Make wishtv.com your home page

Overdose deaths continue to rise in the US, reaching another record level, early data shows

More than 111,000 people died of a drug overdose in the United States in the 12-month period ending April 2023, according to provisional data from the CDC. (Photo by Cliff Owen/AP/File)

(CNN) — Drug overdose deaths reached another record level in the United States this spring, new data from the U.S. Centers for Disease Control and Prevention shows, as 2023 is on track to be another devastating year amid the drug epidemic.

More than 111,000 people died from a drug overdose in the 12-month period ending in April, according to the new estimates.

The previous record from March 2022 was first surpassed in December, and deaths have been ticking up since. The pace of the increase is much slower than it’s been in recent years, especially compared with the steep rise in the early years of the Covid-19 pandemic.

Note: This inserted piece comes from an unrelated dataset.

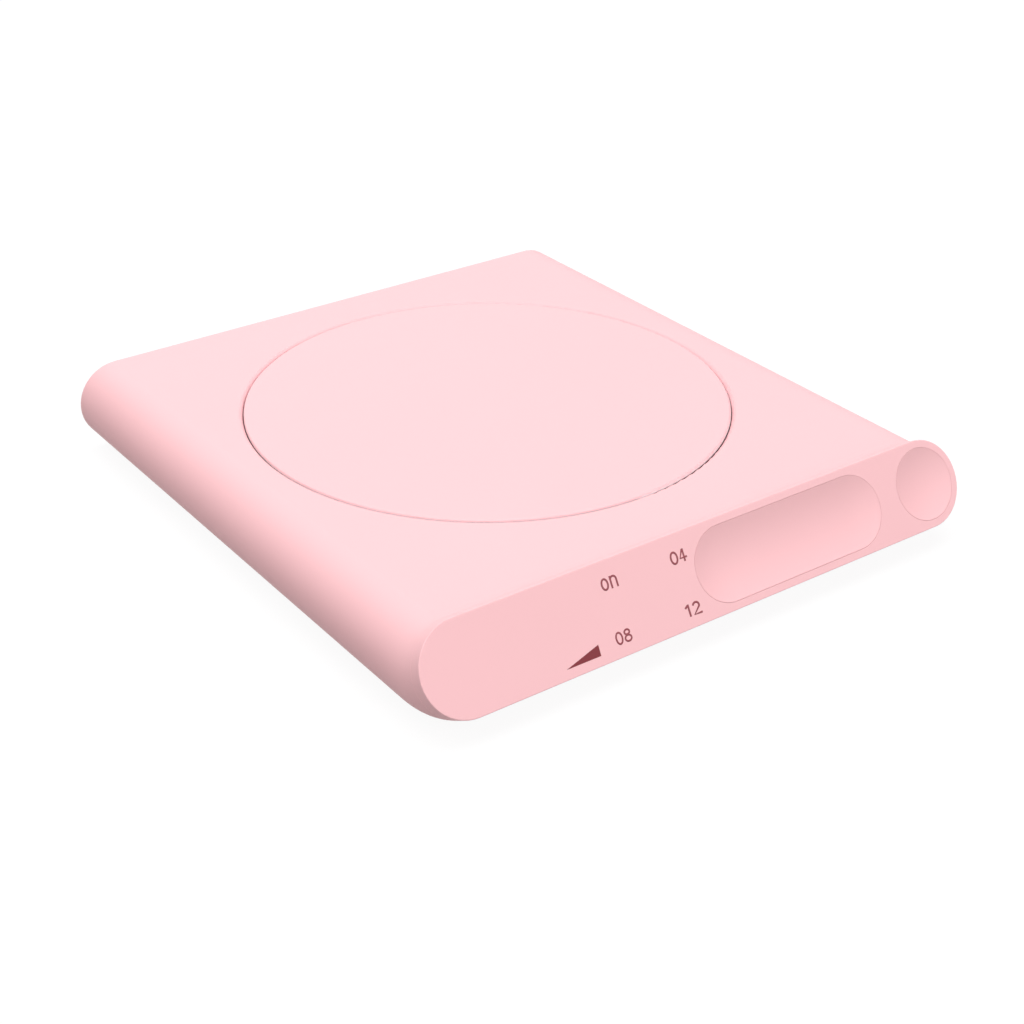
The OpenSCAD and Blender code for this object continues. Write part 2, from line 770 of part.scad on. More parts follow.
module key_board() color(board_green) difference() {
    behind_face(key_board_depth, key_board_depth + board_t)
        translate([(key_board_u + power_u) / 2, 0]) stadium(power_u - key_board_u, key_board_r);
    behind_face(key_board_depth - over, key_board_depth + board_t + over)
        for (u = key_board_screw_u) translate([u, 0]) circle(board_screw_r + pass_gap);
}

module key_board_screws() color(steel) {
    for (u = key_board_screw_u) at_face(key_board_depth + board_t) translate([u, 0, 0])
        screw(board_screw_r, board_t + key_board_bore - tip_gap);
}

module key_switches() color(black) {
    for (u = [power_u, timer_u]) translate([u, 0, 0]) difference() {
        behind_face(switch_top, key_board_depth) square(switch_w, center = true);
        behind_face(switch_top - over, switch_top + switch_well) circle(plunger_r + plunger_gap);
    }
}

module plunger(u) {
    behind_face(plunger_top, plunger_foot) translate([u, 0]) circle(plunger_r);
}

module power_plunger() color("white") plunger(power_u);

module timer_plunger() color("white") plunger(timer_u);

module indicator_leds() color("lightyellow") {
    behind_face(key_board_depth - lamp_h, key_board_depth) on_channels()
        square([lamp_w, lamp_d], center = true);
}

module light_baffle() color("white") behind_face(panel_t, key_board_depth) difference() {
    translate([channel_u[0] - baffle_side, -baffle_v])
        square([lamp_spacing + 2 * baffle_side, 2 * baffle_v]);
    on_channels() circle(channel_r);
}

// Sockets of the flat cable: one behind the key board, one on the main board
module ribbon_sockets() color("ivory") {
    at_face(key_board_depth + board_t + socket_h) translate([ribbon_u, 0, 0])
        block(socket_w, socket_d, socket_h);
    translate([ribbon_u, main_board_y + socket_d / 2, board_top]) block(socket_w, socket_d, socket_h);
}

// The flat cable dips from one socket to the other
module key_ribbon() color("white") {
    start_depth = key_board_depth + board_t + socket_h;
    half = [0, ribbon_t / 2];
    end = [main_board_y, board_top + socket_h / 2];
    low = [(face_point(start_depth, 0)[0] + end[0]) / 2, board_top - socket_h / 2];
    translate([ribbon_u - ribbon_w / 2, 0, 0]) rotate([90, 0, 90]) linear_extrude(ribbon_w) polygon([
        face_point(start_depth, ribbon_t / 2), low + half, end + half,
        end - half, low - half, face_point(start_depth, -ribbon_t / 2)
    ]);
}

// ---- Keys ----------------------------------------------------------------------------------

// Ball or capsule that hollows the finger dish
module dish(length, extra) {
    at_face() translate([0, 0, ball_r - dish_depth]) capsule(length, ball_r + extra);
}

// Dished cap with a skirt, hollow behind the dish, and a post that stands off the plunger
module key_cap(length) {
    difference() {
        behind_face(0, key_skirt) stadium(length, key_r);
        dish(length, 0);
        difference() {
            behind_face(0, key_skirt + over) stadium(length, key_r - key_wall);
            dish(length, key_wall);
        }
    }
    behind_face(post_from, plunger_top) circle(post_r);
}

// Hook behind the panel, at an end of a key: which way it points is -1 or 1
module key_hook(end_u, way) {
    hook_len = key_gap + hook_reach + key_wall / 2;
    behind_face(hook_from, hook_from + hook_t)
        translate([end_u + way * (hook_len - key_wall) / 2, 0])
            square([hook_len, hook_w], center = true);
}

module power_key() color(pink) {
    translate([power_u, 0, 0]) key_cap(0);
    key_hook(power_u - key_r, -1);
}

module timer_key() color(pink) {
    translate([timer_u, 0, 0]) {
        key_cap(timer_len);
        // ribs across the hollow
        for (u = [-timer_len / 4, timer_len / 4]) translate([u, 0, 0])
            behind_face(post_from, key_skirt) square([rib_t, 2 * key_r - key_wall], center = true);
    }
    key_hook(timer_left, -1);
    key_hook(timer_right, 1);
}

// ---- Supply socket -------------------------------------------------------------------------

module inlet_board() color(board_green) difference() {
    translate([0, inlet_board_y + inlet_board_d / 2, board_under])
        block(inlet_board_w, inlet_board_d, board_t);
    on_inlet_screws(board_under - over) cylinder(h = board_t + 2 * over, r = board_screw_r + pass_gap);
}

module inlet_screws() color(steel) {
    on_inlet_screws(board_top) mirror([0, 0, 1]) screw(board_screw_r, board_screw_len);
}

// Places children in the socket: z runs from its closed end to its mouth
module at_inlet() {
    at_flat() translate([0, 0, flat_len - inlet_recess - inlet_len]) children();
}

module inlet_shell() color(steel) at_inlet() difference() {
    linear_extrude(inlet_len) stadium(inlet_w - inlet_h, inlet_h / 2);
    translate([0, 0, inlet_t]) linear_extrude(inlet_len)
        stadium(inlet_w - inlet_h, inlet_h / 2 - inlet_t);
}

module inlet_tongue() color(black) at_inlet() translate([0, 0, inlet_t])
    block(tongue_w, tongue_t, inlet_len - inlet_t - tongue_recess);

// The leads lie on the two boards and run back between them
module supply_leads() color("white") {
    from_y = main_board_y + main_board_d - screw_edge / 2;
    to_y = inlet_board_y + screw_edge;
    translate([supply_lead_x, from_y, board_top + lead_r]) rotate([-90, 0, 0])
        both_sides(lead_space / 2, 0) cylinder(h = to_y - from_y, r = lead_r);
}

housing();
base_cover();
base_screws();
rubber_feet();
heating_plate();
plate_gasket();
heater_film();
insulation_pad();
clamp_plate();
clamp_screws();
temperature_sensor();
thermal_cutout();
heater_leads();
sensor_leads();
main_board();
board_screws();
control_chip();
power_parts();
capacitors();
lead_connectors();
key_board();
key_board_screws();
key_switches();
power_plunger();
timer_plunger();
indicator_leds();
light_baffle();
ribbon_sockets();
key_ribbon();
power_key();
timer_key();
inlet_board();
inlet_screws();
inlet_shell();
inlet_tongue();
supply_leads();
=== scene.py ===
import math

import bmesh
import bpy
from mathutils import Matrix, Vector

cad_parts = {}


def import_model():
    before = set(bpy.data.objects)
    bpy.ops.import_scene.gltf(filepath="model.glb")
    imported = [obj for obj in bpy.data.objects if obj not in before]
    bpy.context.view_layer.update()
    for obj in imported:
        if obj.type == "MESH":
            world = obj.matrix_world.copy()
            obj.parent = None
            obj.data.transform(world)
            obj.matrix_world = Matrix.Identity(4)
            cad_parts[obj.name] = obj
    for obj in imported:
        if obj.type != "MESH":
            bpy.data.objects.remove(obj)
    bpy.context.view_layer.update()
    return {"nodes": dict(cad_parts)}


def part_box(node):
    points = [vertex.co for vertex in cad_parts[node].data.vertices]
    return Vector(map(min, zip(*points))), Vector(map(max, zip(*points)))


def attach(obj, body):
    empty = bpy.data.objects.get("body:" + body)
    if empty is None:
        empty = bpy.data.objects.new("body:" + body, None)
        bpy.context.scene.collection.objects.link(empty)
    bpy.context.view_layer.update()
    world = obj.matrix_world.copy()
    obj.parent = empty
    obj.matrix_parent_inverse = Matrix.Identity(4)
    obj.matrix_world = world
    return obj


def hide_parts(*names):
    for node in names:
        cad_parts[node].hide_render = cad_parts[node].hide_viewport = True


# Looks of the electric mug warmer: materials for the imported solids, the printed marks, the socket's contacts,
# and a floor, light and camera as in the photograph. Lengths are in metres unless a comment gives them in mm.

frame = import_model()
nodes = frame["nodes"]
MM = 0.001

# The control panel: its middle in mm, how far it leans back, and its placing as a plane with x along it,
# y up it and z out of it.
PANEL_CENTRE = (0, -55.940, 11.391)
PANEL_LEAN = 30.5
ON_PANEL = (Matrix.Translation(Vector(PANEL_CENTRE) * MM)
            @ Matrix.Rotation(math.radians(90 - PANEL_LEAN), 4, "X"))

# In mm: the heating plate's middle along y, the round key's middle along the panel, and its dish's depth.
PLATE_Y = 5.8
KEY_X = 47.4
DISH_DEPTH = 1.0


# ---- Small helpers ---------------------------------------------------------------------------

def linear(code):
    """An sRGB hex colour as linear RGBA."""
    values = [int(code[i:i + 2], 16) / 255 for i in (0, 2, 4)]
    return [v / 12.92 if v <= 0.04045 else ((v + 0.055) / 1.055) ** 2.4 for v in values] + [1.0]


def add(tree, kind, links=None, **settings):
    """Adds a node with its settings; each entry of links gives an input a value or another node's output."""
    made = tree.nodes.new(kind)
    for name, value in settings.items():
        setattr(made, name, value)
    for socket, value in (links or {}).items():
        if isinstance(value, bpy.types.NodeSocket):
            tree.links.new(value, made.inputs[socket])
        else:
            made.inputs[socket].default_value = value
    return made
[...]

Still, the latest data through April shows that about a thousand more lives were lost in the past 12 months than in the year before that. There were 111,355 overdose deaths in the 12-month period ending April 2023, compared with 110,394 deaths in the 12-month period ending March 2022.

Fentanyl and other synthetic opioids are involved in nearly 70% of the overdose deaths, according to the provisional data from the CDC. Increases in overdoses involving these drugs accounted for the vast majority of the overall increase in overdose deaths.

Psychostimulants were involved in about a third of deaths, and cocaine was involved in about a quarter of deaths.